Remember this isn't an eye test, its a movie, anytime you are conscious of any screen artifacts, the movie experience is reduced. This includes, wow my screen image is sharp, you really should not be noticing anything except the movie.

Interesting and valid point of view.

So what about 2.35:1 content? Well, I have no windows and no ambient
light and I use a low cost "Cinema Quality Matte White" screen with 1.2
gain along with my Epson 8350. I can't see the black bars at the top and bottom. There is no "distracting" letter-boxing interfering with the experience. The picture just seemlessly blends into space.

That is great to know, thanks. I would project to constant width, but not all movies are 2.35:1 anyway so a higher screen might come in useful. Knowing the white at the top might not be visible at all in my no-window room is great news. Plus, the 16:9 screen is $250 cheaper than the 16:9 of the same width...

FWIW, I sit 12 foot from my 9 foot diagnol (8 foot width) screen.

Another vote for the smaller one... Would a 65-inch plasma 10' away be a massive step down? Seems to me that I want a big difference between the two otherwise just get the plasma?

2.35:1 is not for everyone. I only watch bluray in the HT so for me, 16:9 isn't an option.

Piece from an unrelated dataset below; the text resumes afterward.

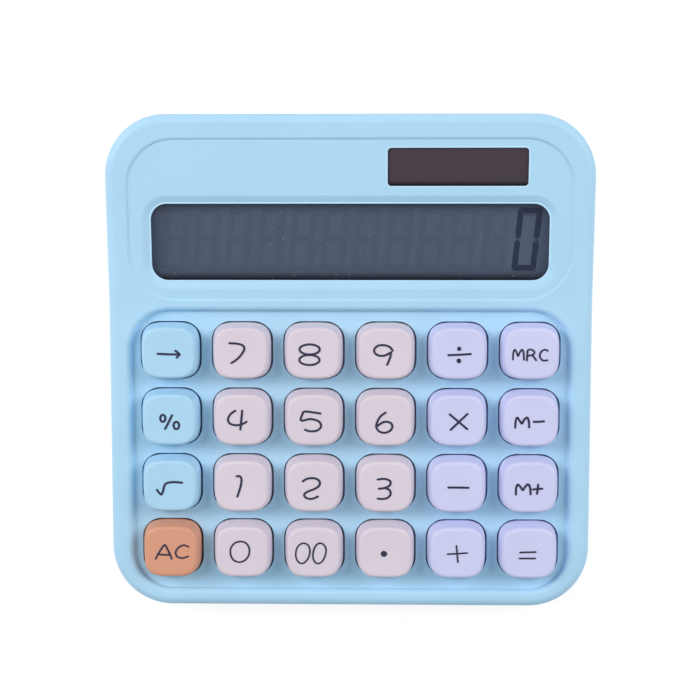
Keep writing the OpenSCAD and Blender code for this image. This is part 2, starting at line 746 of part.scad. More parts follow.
module case_screws() color(metal_c) for (p = case_screw_at)
    translate([p.x, p.y, seat_z]) screw(screw_d/2, screw_l, head_r, head_h);

module board_screws() color(metal_c) tray_plane() for (p = board_screw_at)
    translate([p.x, p.y, board_z - board_t]) screw(board_screw_r, board_screw_l, small_head_r, small_head_h);

module lcd_screws() color(metal_c) view_plane() for (x = [-1, 1], v = [-1, 1])
    translate([x*ear_x, lcd_v + v*ear_v, frame_z - 1]) screw(board_screw_r, lcd_screw_l, small_head_r, small_head_h);

module foot(x, y) color(rubber_c) translate([x, y, 0]) {
    cylinder(r1 = foot_d/2 - 0.4, r2 = foot_d/2, h = 0.4);
    translate([0, 0, 0.4 - eps]) cylinder(r = foot_d/2, h = foot_h + foot_sink - 0.4 - 0.02);
}

front_case();
rear_case();
battery_door();
display_window();
solar_window();
solar_cell();
lcd_panel();
lcd_frame();
lcd_ribbon();
lcd_screws();
main_board();
chip_blob();
capacitor();
key_mat();
key_cap(0, 0, blue_c);  // key_arrow
key_cap(1, 0, pink_c);  // key_7
key_cap(2, 0, pink_c);  // key_8
key_cap(3, 0, pink_c);  // key_9
key_cap(4, 0, lilac_c);  // key_divide
key_cap(5, 0, lilac_c);  // key_recall
key_cap(0, 1, blue_c);  // key_percent
key_cap(1, 1, pink_c);  // key_4
key_cap(2, 1, pink_c);  // key_5
key_cap(3, 1, pink_c);  // key_6
key_cap(4, 1, lilac_c);  // key_times
key_cap(5, 1, lilac_c);  // key_memory_minus
key_cap(0, 2, blue_c);  // key_root
key_cap(1, 2, pink_c);  // key_1
key_cap(2, 2, pink_c);  // key_2
key_cap(3, 2, pink_c);  // key_3
key_cap(4, 2, lilac_c);  // key_minus
key_cap(5, 2, lilac_c);  // key_memory_plus
key_cap(0, 3, orange_c);  // key_clear
key_cap(1, 3, pink_c);  // key_0
key_cap(2, 3, pink_c);  // key_00
key_cap(3, 3, pink_c);  // key_point
key_cap(4, 3, lilac_c);  // key_plus
key_cap(5, 3, lilac_c);  // key_equals
battery_cell();
contact_minus();
contact_plus();
cell_lead(-1, black_c);  // cell_lead_minus
cell_lead(1, red_c);  // cell_lead_plus
solar_lead(-1, black_c);  // solar_lead_minus
solar_lead(1, red_c);  // solar_lead_plus
case_screws();
board_screws();
foot(-foot_x, foot_front);  // foot_front_left
foot(foot_x, foot_front);  // foot_front_right
foot(-foot_x, foot_back);  // foot_back_left
foot(foot_x, foot_back);  // foot_back_right
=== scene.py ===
import json
import math

import bmesh
import bpy
from mathutils import Matrix, Vector

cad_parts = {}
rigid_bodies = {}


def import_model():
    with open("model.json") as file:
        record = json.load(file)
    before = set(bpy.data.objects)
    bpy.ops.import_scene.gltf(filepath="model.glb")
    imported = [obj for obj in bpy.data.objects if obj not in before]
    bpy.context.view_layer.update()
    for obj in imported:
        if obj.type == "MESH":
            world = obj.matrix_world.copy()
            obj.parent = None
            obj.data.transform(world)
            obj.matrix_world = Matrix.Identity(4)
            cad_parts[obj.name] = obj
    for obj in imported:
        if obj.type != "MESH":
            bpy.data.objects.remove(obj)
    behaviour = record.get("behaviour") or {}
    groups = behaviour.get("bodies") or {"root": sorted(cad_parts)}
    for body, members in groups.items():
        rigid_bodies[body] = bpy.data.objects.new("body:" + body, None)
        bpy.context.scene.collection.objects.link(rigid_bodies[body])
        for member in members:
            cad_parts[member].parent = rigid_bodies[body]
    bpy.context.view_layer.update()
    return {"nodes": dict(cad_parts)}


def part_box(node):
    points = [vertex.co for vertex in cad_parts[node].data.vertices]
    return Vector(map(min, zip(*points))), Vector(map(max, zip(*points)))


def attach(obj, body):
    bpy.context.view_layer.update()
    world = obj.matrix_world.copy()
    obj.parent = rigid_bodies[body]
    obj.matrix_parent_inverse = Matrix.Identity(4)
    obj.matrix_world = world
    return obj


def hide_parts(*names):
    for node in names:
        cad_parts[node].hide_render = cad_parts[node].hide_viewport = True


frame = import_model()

MM = 0.001

# ---- sizes, in millimetres, as in the part's source ----
BODY_D = 152.0
KEY_SLOPE, VIEW_SLOPE = math.radians(6.0), math.radians(11.6)
BEND_Y = BODY_D / 2 - 57.6
BEND_Z = 16.0 + (BEND_Y + BODY_D / 2) * math.tan(KEY_SLOPE)
PITCH_X, PITCH_V = 22.37, 20.8
FIRST_ROW_V = -14.26
KEY_W, KEY_L, KEY_H = 18.5, 17.4, 5.8
KEY_WALL, KEY_FLANGE, STEM_R = 1.2, 0.9, 2.5
SKIRT_END, FLANGE_END, STEM_END = -3.4, -4.4, -4.5
LENS_TOP, LENS_T = -2.42, 1.2
GLASS_TOP = -4.5
BOARD_Z, SHEET_Z, CROWN_Z, CROWN_T = -7.9, -7.1, -4.7, 0.6
CASE_SCREWS_AT = ((44.74, -70.4), (69, 17), (62, 64.5))
FRAME_SCREWS_AT = (69.1, 9.0)
CASE_SCREW_Z, BOARD_SCREW_W, FRAME_SCREW_W = 3.4, -9.5, -7.75    # where the heads sit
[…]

But movies are not all 2.35:1... How often do you watch movies in other formats? Do you pay attention to that at the video rental place?

We have 16:9 119" and sit about 10 feet back or about the diag of the screen, away from it. For me this is very comfortable.

Another vote for the smaller one. [;)]

I have a constant width screen setup so we get black bars on top and
bottom. This does not bother us but if it does you then you need to
address that.

Good to know!

Other than that, Congrats on reaching this stage of construction for your HT! I know you will enjoy it for many years to come!

Thanks!

In real life, you turn your head as well as move your eyes. Closer
viewing might put you in a more realistic experiential mode while
viewing the movie.

Yeah, I noticed when I went to the movies yesterday (seated closer than usual because the room was full) that I had to move my head but that it didn't distract me.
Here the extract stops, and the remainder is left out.